The "action team" of four ERA members, three of whom are students taking a year off, is launching a "countdown campaign" on 25 northeastern college campuses to recruit students to organize on campuses and to travel to states that have not ratified the amendment.
The amendment needs to be ratified by three more states by June 30, 1982 to become part of the constitution. If it is not passed by then, "you all won't see it ratified in your lifetime," Irene McCabe told a predominantly female group of about 150 students in Biology 109, "Biology and Women's Issues," yesterday afternoon.
NOW's goal is "not to convert the negative people but just activate the people who support us already." McCabe, who is taking a year off from her job as a psychologist, added, noting that polls show that 63 per cent of the national population and almost 70 per cent of all students support ERA.
"It's sort of a Paul Revere effect--not to proselytize, just to alert," she said.
The team is concentrating on Northeastern colleges because of the schools' reputation for activism, Jennifer Jackman, an organizer on leave from Smith College, said yesterday.
"We're hoping students will respond to this emergency as they have to others the country has been in, and consider the ERA a continuation of the civil rights movement," she added.
Signs Bright
Response to NOW's efforts so far has been "amazing," Deborah B. DeBare, an organizer from Brown, said yesterday. When NOW held a conference in Washington last weekend, it raised $35,000 in less than an hour, DeBare said, adding, "People went crazy writing checks."

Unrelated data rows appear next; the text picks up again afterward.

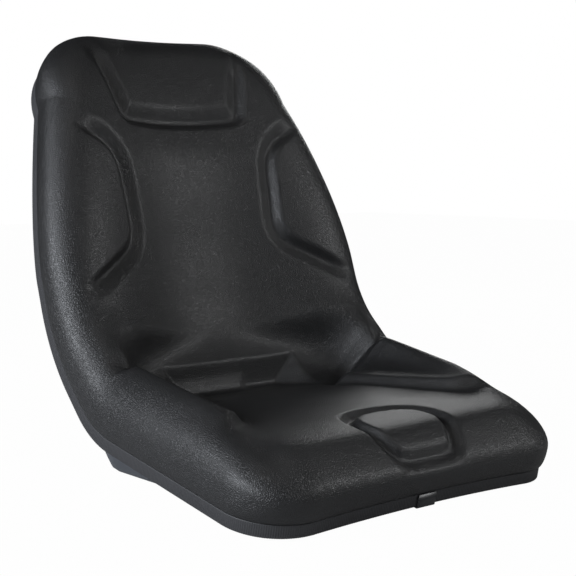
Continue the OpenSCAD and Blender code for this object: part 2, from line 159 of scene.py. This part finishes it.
# ---- cushion: one moulded foam piece with all its forms
cushionSet = {
    "bolster": 72.0, "backSide": 58.0, "floor": 8.0, "head": 40.0,      # thickness over the seam line
    "frontRoll": 47.0, "sideRoll": 34.0, "topRoll": 34.0,               # width of the rounded edge
    "bulge": 6.0, "waist": 0.42,                                        # how far and how high it bulges
    "grooveDepth": 10.0, "grooveIn": 20.0, "grooveOut": 11.0,
    "headTop": 238.0, "headLow": 179.0, "headDrop": 121.0,
    "panelWaist": 222.0, "panelTop": 362.0, "panelLow": 426.0,
    "thighRise": 12.0, "thighRear": 196.0, "thighFront": 320.0,
    "pommelWidth": 114.0, "pommelLength": 99.0, "pommelDepth": 9.0,
    "pocketWidth": 212.0, "pocketDepth": 26.0, "ledge": 6.0,
    "across": 156, "along": 250, "turns": 20,                           # mesh density
    "trimWall": 1.6, "flangeTop": 4.0, "gap": 0.3, "inset": 7.0,
}
cu = cushionSet
middleLine = [(0, cu["bolster"] - 14), (44, cu["bolster"] - 2), (75, cu["bolster"] - 3),
              (103, cu["bolster"] - 7),
              (160, cu["floor"] + 46), (200, cu["floor"] + 38.5), (250, cu["floor"] + 28),
              (s1 + 12, cu["floor"] + 18),
              (s1 + 42, cu["floor"] + 7), (s1 + 72, cu["floor"]), (s1 + 105, cu["floor"] - 2),
              (s4 - 20, cu["floor"] + 1),
              (s4 + 59, cu["floor"] + 6), (s4 + 130, cu["floor"] + 18), (seamLength - 166, cu["head"] - 7),
              (seamLength - 124, cu["head"] - 5), (seamLength - 69, cu["head"]),
              (seamLength, cu["head"] + 3)]
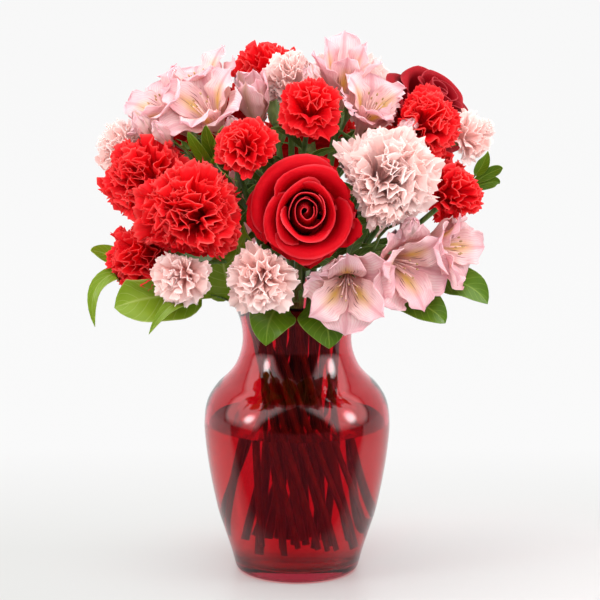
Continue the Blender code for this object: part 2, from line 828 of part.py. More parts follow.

The increasing tendency of women to vote differently from men as a group--starting with the 1980 presidential election, when 16 per cent fewer women than men voted for President Reagan--also improves ERA's chances of passing, she said
Besides recruiting students to take time off, the team will hold a symposium Sunday evening in Dunster House and a rally Monday at Boston University before leaving for Northampton, Providence and other campus areas.
The "countdown campaign" on Northeastern campuses coincides with similar efforts on the West Coast and in the South and with a national media campaign by NOW, Laurie Goldstein, national press coordinator for NOW, said yesterday.